Terwijl het zonlicht door de bladeren sijpelt horen we een vrouwenstem zeggen: ‘i am awake, this is my home.’ Ze vertelt over haar ontwaken en hoe ze de woorden van de dingen om haar heen kwijt was. Woorden als gordijn, wind, bos, bomen, mos kon ze zich niet meer herinneren. Het werd een naamloze wereld waarin ze zich als een dier voelde. Ze werd de dingen, ze werd vloeibaar. Pas, toen ze een sirene in de verte hoorde, kwamen de namen van de dingen terug, (nog meer Ostaijen), als een golf die haar overspoelde.
We zien een dame lopen door een gang van een gebouw, een gebouw zoals de bouwvakkers aan het maken zijn. Dan kijkt ze door een microscoop, ze belt en zegt hardop, achteroverleunend: ‘plafond’. Ze geeft college over plantkunde. Terwijl ze over straat loopt, gespiegeld in het marmer van een flat, bukt ze om een klein stukje mos tussen de tegels en de gevel los te peuteren.

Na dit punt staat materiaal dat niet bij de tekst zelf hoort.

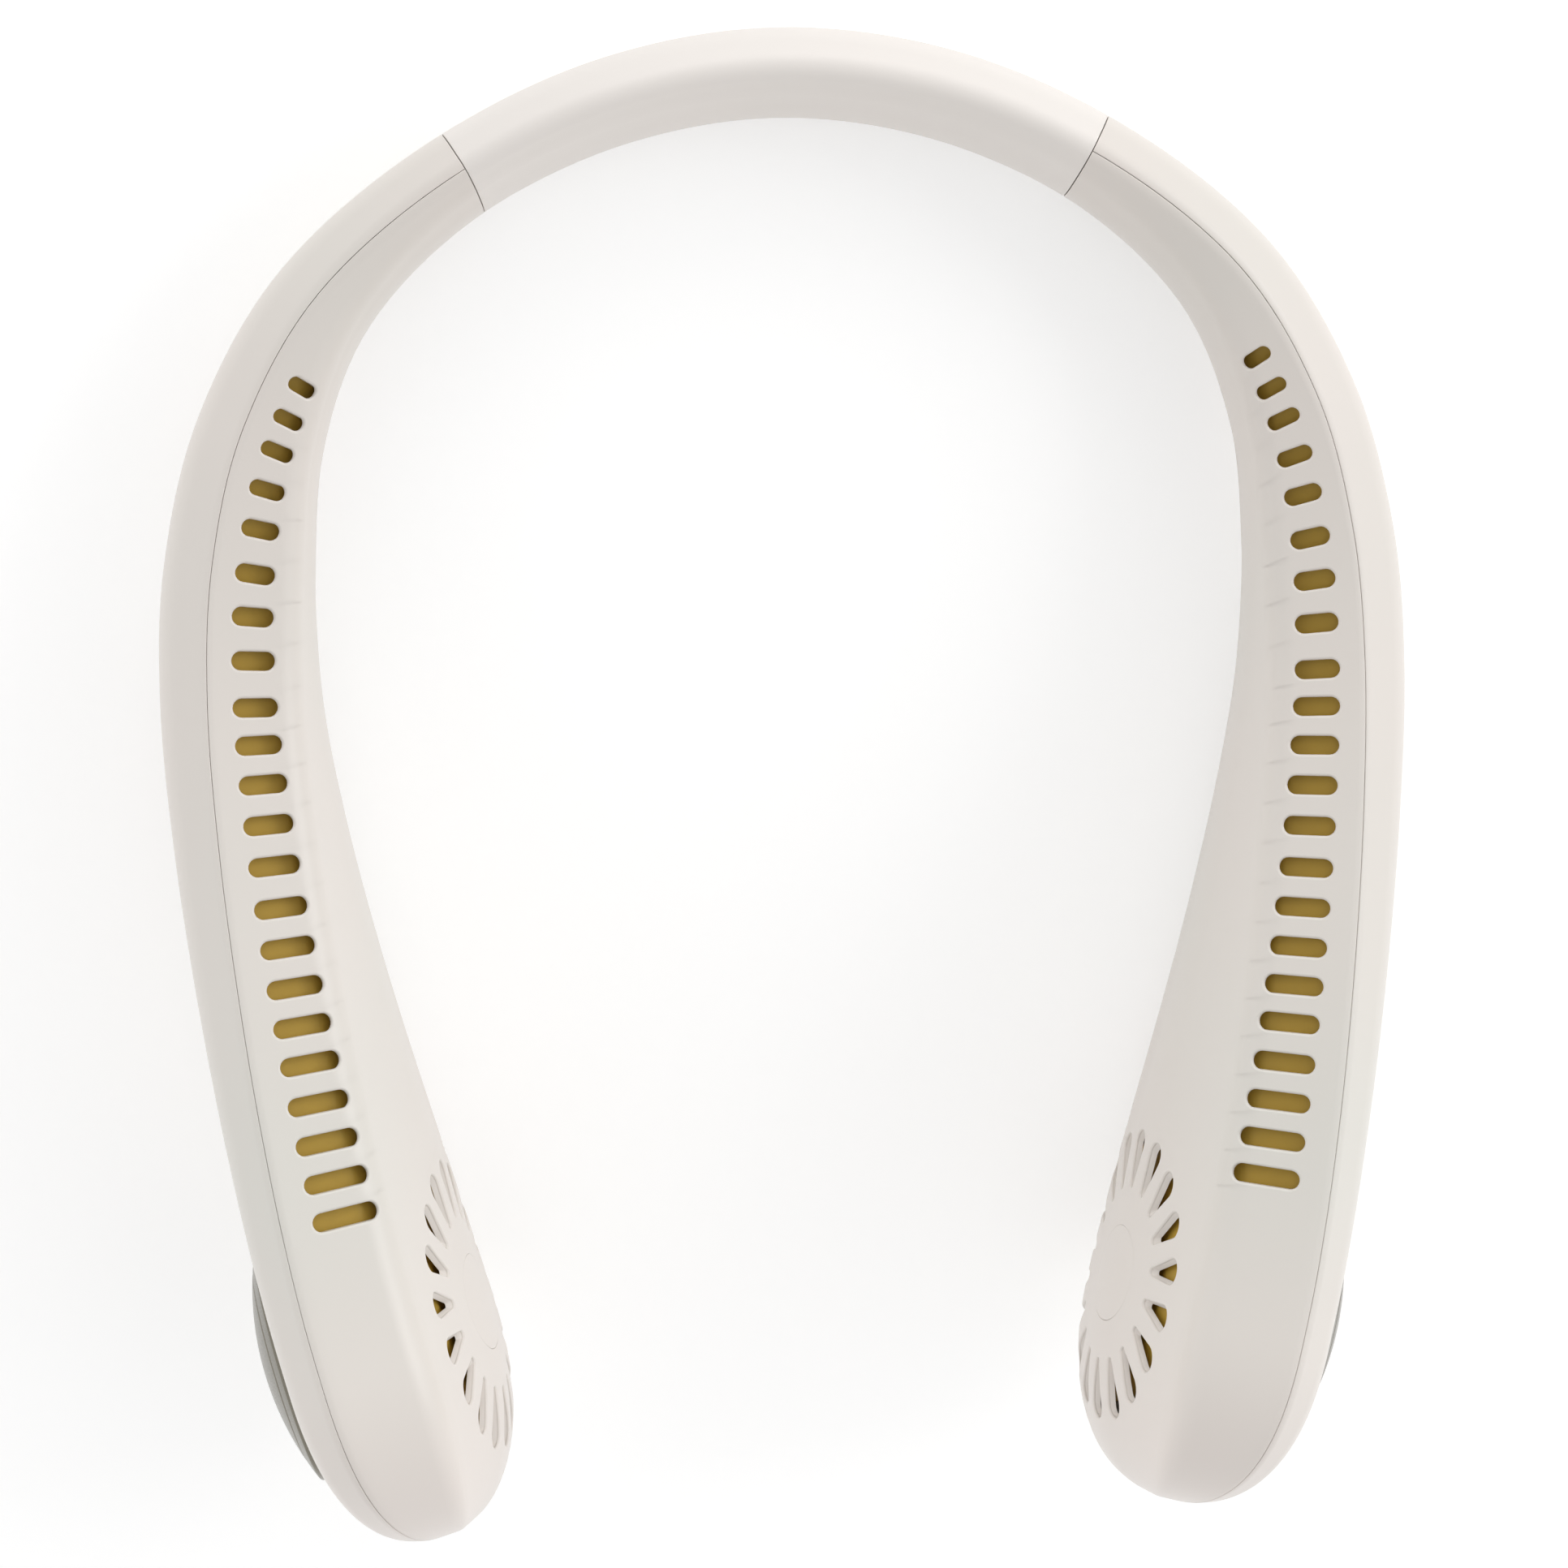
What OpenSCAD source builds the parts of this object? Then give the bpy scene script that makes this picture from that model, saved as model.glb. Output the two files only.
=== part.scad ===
/* [Crest line] */
// Distance between the crests of the two arms where they are widest
crest_span = 171.4; // [150:0.1:190]
// Reach of the crest line, from the neck band to past the arm tips
crest_reach = 217; // [195:0.1:240]
// Height of the neck band's crest over the arms' crest
neck_rise = 25.7; // [20:0.1:30]

/* [Neck band section] */
// Crest to the band's outer face
band_out = 7.5; // [6.5:0.1:9]
// Crest to the foot of the band's inner face
band_in = 3.9; // [3.2:0.1:6]
// Height of the band
band_h = 20; // [18:0.1:23]
// Drop from the crest to the band's outer shoulder
band_drop = 4.6; // [3:0.1:6]
// Bulge of the band's inner face
band_bulge_w = 1.0; // [0.6:0.1:2]

/* [Arm section at mid length] */
// Crest to the arm's outer wall
mid_out = 7.8; // [7:0.1:9.5]
// Width of the slotted face
mid_face = 13.0; // [12:0.1:15]
// Crest to the foot of the inner wall
mid_in = 15.4; // [15:0.1:18]
// Height of the arm
mid_h = 16; // [15:0.1:20]
// Drop of the slotted face from the crest to the brow
mid_drop = 3.6; // [2:0.1:5]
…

Deze dame blijkt een brioloog te zijn, ze bestudeert de soorten mossen die in en rond de stad groeien. Al wandelend komt Stefan haar tegen, terwijl zij op de grond zit, onderzoekend. Ze noemt het mos een ‘micro-bos’, dat er altijd al was, en ons zal overleven. We zien close-ups van het mos, microscopische, bijna psychedelische beelden van draadjes, nerven, structuren, als satellietbeelden van landschappen. Als kijker duik je in deze droomwereld en je vergeet even dat je naar een speelfilm kijkt. De vrouwenstem zegt opeens zich haar te herinneren dat groen haar kleur is.
Deze dromerige film vertelt met allerlei beelden en geluiden over het tijdelijke en het eeuwige. Terwijl de flats nog gebouwd moeten worden, overleeft het eeuwige mos hen al. Het tijdelijke van arbeidsmigranten komt aan bod, maar hoe goed geaard zijn lokale bewoners eigenlijk? Zien zij wel wat onder hun voeten groeit en bloeit? De stad wordt gefilmd als ‘ding an sich, zonder bewoners. Een rijdende trein als symbool voor het tijdelijke, het vluchtige. Het gaat over perspectieven. De torenhoge flats die we kunnen bouwen, en waarin we ons bevinden en uitkijken over de stad, terwijl het microleven op de grond ons ontgaat. En via de wandelende Stefan, die zich even in niemandsland bevindt, net ná zijn werk, en net vóór zijn vakantie, ontmoeten we mensen die zich wat meer aan de achterkant van de dingen bevinden, zoals een nachtportier, een nachtzuster, de bezorger van een Chinees afhaalrestaurant, de garagemonteur. Mensen die wel met liefde en aandacht hun werk doen. Het netjes opvouwen van servetten en dekken van de ontbijttafel bijvoorbeeld. En die elkaar hun jeugdherinneringen vertellen, over hun vaderland. Of over details in de omgeving, over de eerste treinen van Europa. Of over hoe de tijd verdween tijdens de narcose voor een hartoperatie, en pas na een tijdje de namen van de kleinkinderen weer terugkwamen. De wonderlijke behoefte de dingen te definiëren. De camera laat met rustige beelden de dingen gewoon zijn. Zonder emotie-sturende muziek. Hoogstens af en toe een korte tokkel op een harp of contrabas.
s’Avonds in een Chinees restaurant ontmoet Stefan de dame voor het eerst, wanneer hij natgeregend op zijn bestelling wacht. Hij mag van haar zijn schoenen op de verwarming drogen. Zij helpt er haar tante in het restaurant. Een paar dagen later eet zij met haar tante, en blijkt er een tasje met een bakje soep voor haar te zijn afgegeven. Nieuwsgierig vist tante naar romantische details. Maar hoe hij heette?